NEW YORK, May 24 (Reuters) – Key US Treasury note yields ticked higher on Wednesday, while yields surged above 7% on some bills due for repayment on June 1, the first day that the government might not be able to make payments without a debt ceiling increase.
Investors shunned debt at risk of not being repaid if the US Treasury Department runs out of cash. The yields on bills due on June 1 were last at 7.1222%, and briefly got as high as 7.3710%. That is up sharply from Tuesday’s close of 5.992%. Other bills due on June 6 also rose as high as 7.491%.
Democratic US President Joe Biden and top congressional Republican Kevin McCarthy’s negotiators resumed talks that the White House called productive on Wednesday to try to close a deal to raise the USD 31.4 trillion US debt ceiling and avoid a catastrophic default.

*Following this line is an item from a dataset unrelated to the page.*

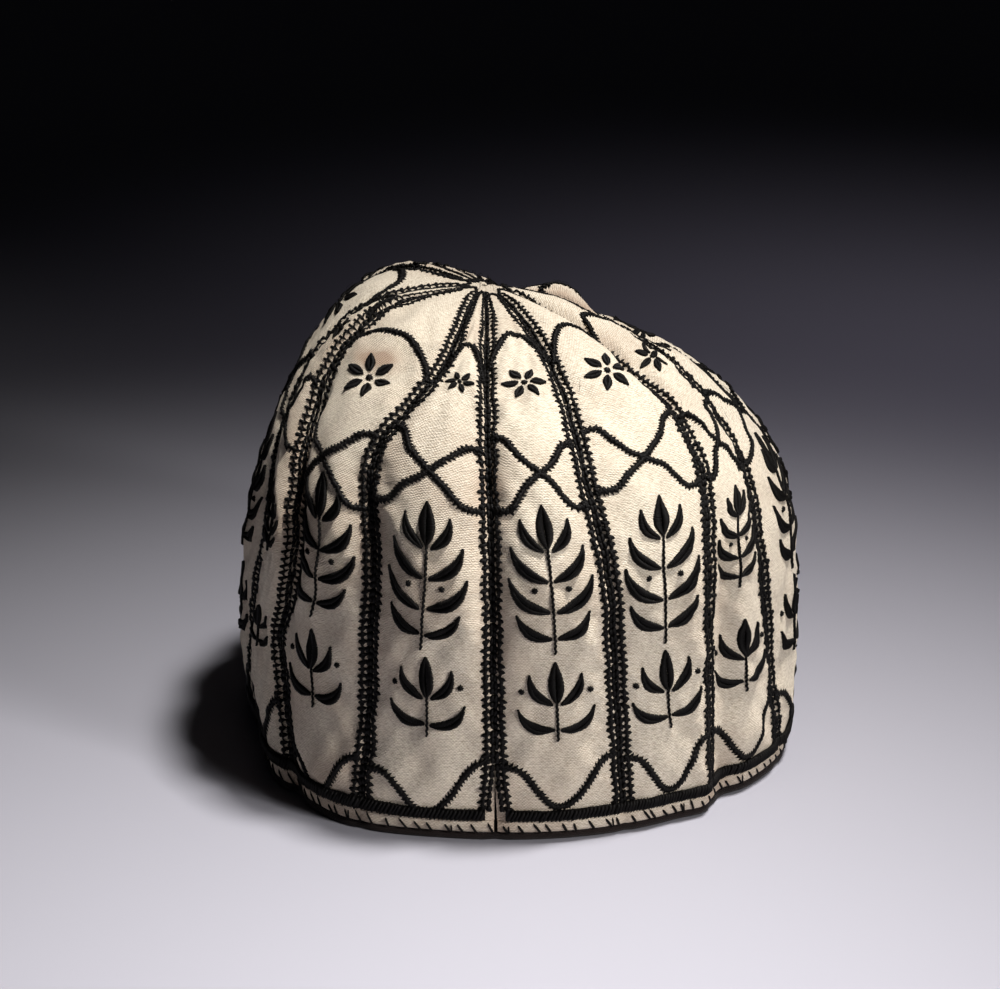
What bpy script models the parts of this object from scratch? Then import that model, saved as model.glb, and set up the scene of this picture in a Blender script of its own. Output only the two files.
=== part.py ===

The yield on benchmark two- and 10-year notes edged down in the afternoon after the Federal Open Market Committee released minutes of its May meeting, where the Federal Reserve raised interest rates 25 basis points. The transcript showed agreement among policymakers that the case for further interest-rate tightening had become “less certain.”
The yield on 10-year Treasury notes still ended up 3.8 basis points at 3.736%.
“To some extent, sellers are just getting exhausted. It might be oversold,” said Kim Rupert, managing director of fixed income analysis at Action Economics in San Francisco.
“The debt limit is certainly creating a lot of anxiety. The June bill spiked over 7% today.”
Recent comments from Fed officials had fueled uncertainty about whether the central bank will pause its rate-hiking cycle at its mid-June meeting, indicating officials are not in unison about the path of monetary policy.
Expectations for another 25-basis-point hike from the Fed at the June meeting have edged up recently and are currently at 34%, up from 28.1% on Tuesday, according to CME’s
The yield on the 30-year Treasury bond rose 2.6 basis points to 3.978%.
The yield on one-month bills hit another record high of 5.892%, as concerns about payments coming due when the Treasury is most vulnerable to running out of money keep investors away. The yield was last at 5.729%.
The Treasury auctioned USD 43 billion in 5-year notes on Wednesday and saw strong demand, with a bid-to-cover ratio of 2.58 and high yield of 3.749%. Treasury’s USD 42 billion sale of two-year notes also went well on Tuesday, with a high yield of 4.30%.
A closely watched part of the US Treasury yield curve measuring the gap between yields on two- and 10-year Treasury notes, seen as an indicator of economic expectations, was at a negative 62.7 basis points.
The two-year US Treasury yield, which typically moves in step with interest rate expectations, was up 8.4 basis points at 4.368%.
“You are essentially getting conflicting stories out of everything because you have such a sharply inverted curve at the very front,” said Matt Orton, chief market strategist at Raymond James Investment Management in St. Petersburg, Florida. “So you have a curve worried about the US and its ability to pay back debt and potentially be downgraded, sharply falling.
“Then you have basically the back of the curve still saying at the end of the day everything is going to be just fine, no recession, the economy is going to be good.”
The breakeven rate on five-year US Treasury Inflation-Protected Securities (TIPS) was last at 2.25%, after closing at 2.234% on Tuesday.
The 10-year TIPS breakeven rate was last at 2.2702%, indicating the market sees inflation averaging 2.3% a year for the next decade.